During this year’s San Diego Comic-Con, the Neca booth was just buzzing with electricity from their debut of so many cool and exciting lines from Gears of War, Teenage Mutant Ninja Turtles (TMNT), a slew of videogame-related IPs, to iconic movie characters such as Arnold Schwarzenegger’s Conan, Regan of the Exorcist, AVP2, Beetlejuice, Pirates of the Caribbean, Sweeney Todd, and so much more. Check out their website for the list of licenses: Neca’s Endless Licenses Randy and company were really busy with not only selling that awesome Comic-Con exclusive Gears of War Anthony Carmine action figure along with other sweet offerings, but hosting the cast of the upcoming Warner Bro.’s movie, Watchmen, and TMNT co-creator, Kevin Eastman. Randy was cool enough to indulge the Gears community by answering exhausting interview questions that I emailed to him. Thanks again for taking the time out of your very busy schedule to keep the legions of Gears fans salivating for more, Randy! Keep up the fantastic work in bringing our dreams and wishes in plastic! Without further ado, read on because there’s a ton of juicy information. And remember, you read it at GearheadsofWar.com first!

It’s obvious to see why Epic Games awarded NECA the license for their Gears of War IP. The level of detail and skill that is shown on each piece that NECA has created is unparalleled. I know that NECA believes in sculpting your products old-school (by hand). It’s amazing to see your final product’s likeness to their movie, videogame, and musician counterparts. Outstanding job! Also, I’d like to personally commend you for being inducted into the ToyFare Hall of Fame. I can’t even begin to thank you for bringing all of these awesome franchises to reality. So many fans and collectors have had their geek dreams fulfilled because of your hardwork for securing these licenses. Congratulations! Much deserved!

Randy Falk (RF): Thank you, first and foremost, I’m a fan so I know that I am very fortunate to get to work on so many cool projects. I have assembled a great team here of talented artists and we have had the pleasure of working with some of the biggest and best names in film, music, and video games.

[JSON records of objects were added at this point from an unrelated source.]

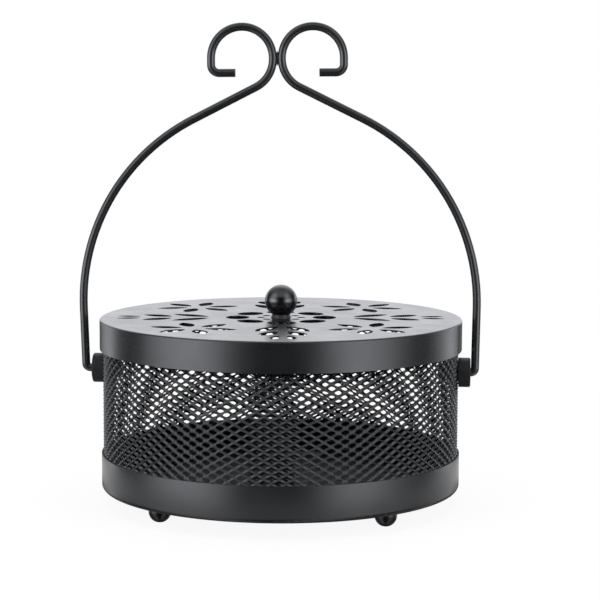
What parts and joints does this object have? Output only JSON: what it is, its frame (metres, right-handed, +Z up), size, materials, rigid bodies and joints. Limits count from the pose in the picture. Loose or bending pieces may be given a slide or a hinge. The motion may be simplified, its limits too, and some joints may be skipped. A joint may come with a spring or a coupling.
{
  "type": "mosquito coil holder",
  "caption": "Round lidded holder that burns a mosquito coil behind an expanded-metal wall and hangs or is carried by a wire bow.",
  "frame": {"origin": "on the floor, under the middle of the round body", "axes": "+Z up, +X along the bow's pivot line towards the right-hand bush, -Y towards the side with the wall's lap, which faces the viewer"},
  "size_m": [0.1669, 0.15, 0.1983],
  "materials": {
    "pan_enamel": "satin black enamel on pressed steel sheet",
    "foot_enamel": "gloss black enamel on steel balls",
    "dark_steel": "blackened steel, hidden fixings",
    "mesh_enamel": "satin black enamel on expanded steel sheet",
    "lid_enamel": "satin black enamel on pressed steel sheet",
    "knob_enamel": "gloss black enamel on a steel ball",
    "bush_enamel": "matt black enamel on turned steel",
    "wire_enamel": "satin black enamel on bent steel wire"
  },
  "bodies": {
    "body": {"base_pan": "pan_enamel", "foot_1": "foot_enamel", "foot_2": "foot_enamel", "foot_3": "foot_enamel", "foot_4": "foot_enamel", "foot_screws": "dark_steel", "mesh_wall": "mesh_enamel", "mesh_seam": "mesh_enamel", "top_hoop": "lid_enamel", "pivot_bush_right": "bush_enamel", "pivot_bush_left": "bush_enamel", "backing_plate_right": "dark_steel", "backing_plate_left": "dark_steel", "bush_nut_right": "dark_steel", "bush_nut_left": "dark_steel", "stand_post": "pan_enamel", "stand_star": "pan_enamel", "coil_spike": "pan_enamel", "stand_screw": "dark_steel"},
    "lid": {"lid_cap": "lid_enamel", "knob_ball": "knob_enamel", "knob_collar": "knob_enamel", "knob_washer": "dark_steel", "knob_screw": "dark_steel"},
    "bow": {"bow_wire_right": "wire_enamel", "bow_wire_left": "wire_enamel", "scroll_weld": "wire_enamel", "push_nut_right": "dark_steel", "push_nut_left": "dark_steel"}
  },
  "joints": [
    {"name": "bow_swing", "type": "hinge", "parent": "body", "child": "bow", "pos_m": [0, 0, 0.05485], "axis": [1, 0, 0], "range_deg": [-110, 110]},
    {"name": "lid_lift", "type": "slide", "parent": "body", "child": "lid", "axis": [0, 0, 1], "range_m": [0, 0.028]}
  ]
}
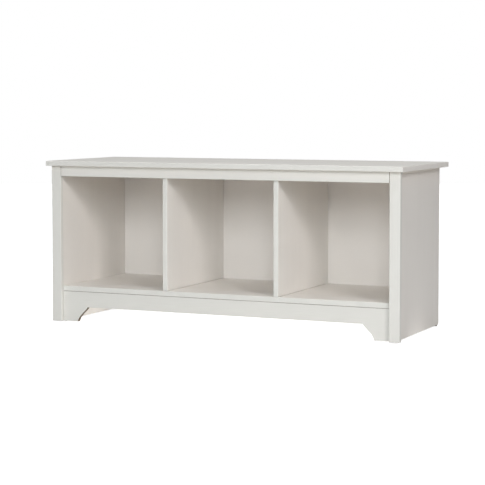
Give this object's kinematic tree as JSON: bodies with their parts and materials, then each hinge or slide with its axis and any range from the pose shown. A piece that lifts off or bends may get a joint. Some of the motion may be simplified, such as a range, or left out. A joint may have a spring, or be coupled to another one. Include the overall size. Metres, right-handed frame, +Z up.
{
  "type": "entryway bench",
  "caption": "Low white laminate entryway bench with open cubbies under a flat overhanging seat, a front face frame and a bracket-foot apron.",
  "frame": {"origin": "on the floor, under the centre of the bench's bounding box", "axes": "+X along the bench towards its right end as seen from the front, +Y from the front to the back, +Z up"},
  "size_m": [1.171, 0.438, 0.508],
  "materials": {
    "white_laminate": "satin warm white laminate on particleboard",
    "cubby_laminate": "satin warm white laminate on particleboard",
    "white_hardboard": "matte white painted hardboard",
    "zinc_cam": "die-cast zinc, dull",
    "zinc_bolt": "bright zinc plate",
    "steel_screw": "yellowish zinc plate",
    "beech_dowel": "raw fluted beech",
    "brown_plastic": "moulded brown plastic"
  },
  "bodies": {
    "root": {"back_panel": "white_hardboard", "bottom_shelf": "cubby_laminate", "cam_bolt_shelf_left_front": "zinc_bolt", "cam_bolt_shelf_left_rear": "zinc_bolt", "cam_bolt_shelf_right_front": "zinc_bolt", "cam_bolt_shelf_right_rear": "zinc_bolt", "cam_bolt_top_left_front": "zinc_bolt", "cam_bolt_top_left_rear": "zinc_bolt", "cam_bolt_top_right_front": "zinc_bolt", "cam_bolt_top_right_rear": "zinc_bolt", "cam_lock_shelf_left_front": "zinc_cam", "cam_lock_shelf_left_rear": "zinc_cam", "cam_lock_shelf_right_front": "zinc_cam", "cam_lock_shelf_right_rear": "zinc_cam", "cam_lock_top_left_front": "zinc_cam", "cam_lock_top_left_rear": "zinc_cam", "cam_lock_top_right_front": "zinc_cam", "cam_lock_top_right_rear": "zinc_cam", "divider_dowel_left_front": "beech_dowel", "divider_dowel_left_rear": "beech_dowel", "divider_dowel_right_front": "beech_dowel", "divider_dowel_right_rear": "beech_dowel", "divider_screw_left_front": "steel_screw", "divider_screw_left_rear": "steel_screw", "divider_screw_right_front": "steel_screw", "divider_screw_right_rear": "steel_screw", "floor_glide_left_front": "brown_plastic", "floor_glide_left_rear": "brown_plastic", "floor_glide_right_front": "brown_plastic", "floor_glide_right_rear": "brown_plastic", "front_apron": "white_laminate", "front_apron_dowel_left": "beech_dowel", "front_apron_dowel_middle": "beech_dowel", "front_apron_dowel_right": "beech_dowel", "left_divider": "cubby_laminate", "left_front_stile": "white_laminate", "left_side_panel": "white_laminate", "rail_end_dowel_left": "beech_dowel", "rail_end_dowel_right": "beech_dowel", "rail_top_dowel_left": "beech_dowel", "rail_top_dowel_right": "beech_dowel", "rear_apron": "white_laminate", "rear_apron_dowel_left": "beech_dowel", "rear_apron_dowel_right": "beech_dowel", "right_divider": "cubby_laminate", "right_front_stile": "white_laminate", "right_side_panel": "white_laminate", "seat_top": "white_laminate", "stile_dowel_left_lower": "beech_dowel", "stile_dowel_left_upper": "beech_dowel", "stile_dowel_right_lower": "beech_dowel", "stile_dowel_right_upper": "beech_dowel", "top_front_rail": "white_laminate"}
  },
  "joints": []
}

• You and your sculptors have worked very closely to Chris Perna. Can you tell us if that relationship has fostered into NECA influencing Epic’s designs for Gears 2?

RF: Chris Perna has been a great help to us. The quality of reference and his fantastic art direction has been tremendously helpful. I don’t think we could do it at this level without him. As far as NECA influencing any Epic designs, that has not happened. As a matter of fact when I first met with Epic in the Summer of ’07 to secure the license for Gears of War they were very far along with the designs for Gears 2 already. Epic continues to come up with such cool weapons, villains, characters, I love the universe they have created and I enjoy being able to play in it by making the toys and action figures.

• How involved is Epic Games with the creation of these action figures? Have they or Microsoft stepped in to tell you guys that you’re way over the top, and tame some of your designs (i.e. the headshotted Locust; which by the way is marvelous)?

RF: Epic is very involved in the process and we wouldn’t want it any other way. Before we even start sculpting NECA and Epic work out character selection, signature poses, points of articulation, possible accessories, etc. Once we start sculpting the models I send everything through Chris via e-mail and every few months I travel down to North Carolina to review new prototypes in person and to get a further glimpse into Gears 2. Epic has been totally supportive of anything we suggest like the “Headshot” Locust or the upcoming “Chainsaw” 2 pack.

• What has proven to be the most challenging aspect of bringing these virtual characters to life?

RF: The amount of detail and the time it takes to re-create it. There is so much detail on all of these characters and designs that involve very clean mechanical elements like armor where everything needs to match up perfectly and be symmetrical, that takes a lot more time then a guy in a sweater or business suit for example. There is just so much going on with each characters look and design and we want to capture it all faithfully, no compromising. That is where it becomes the most challenging and the most talented sculptors rise to the occasion, those who have the ability to really study the reference and see it through to the end.
Aside from that, I would say the second biggest hurdle is making these massive heavy figures in the 7″ scale with all the detail and deco for an affordable price.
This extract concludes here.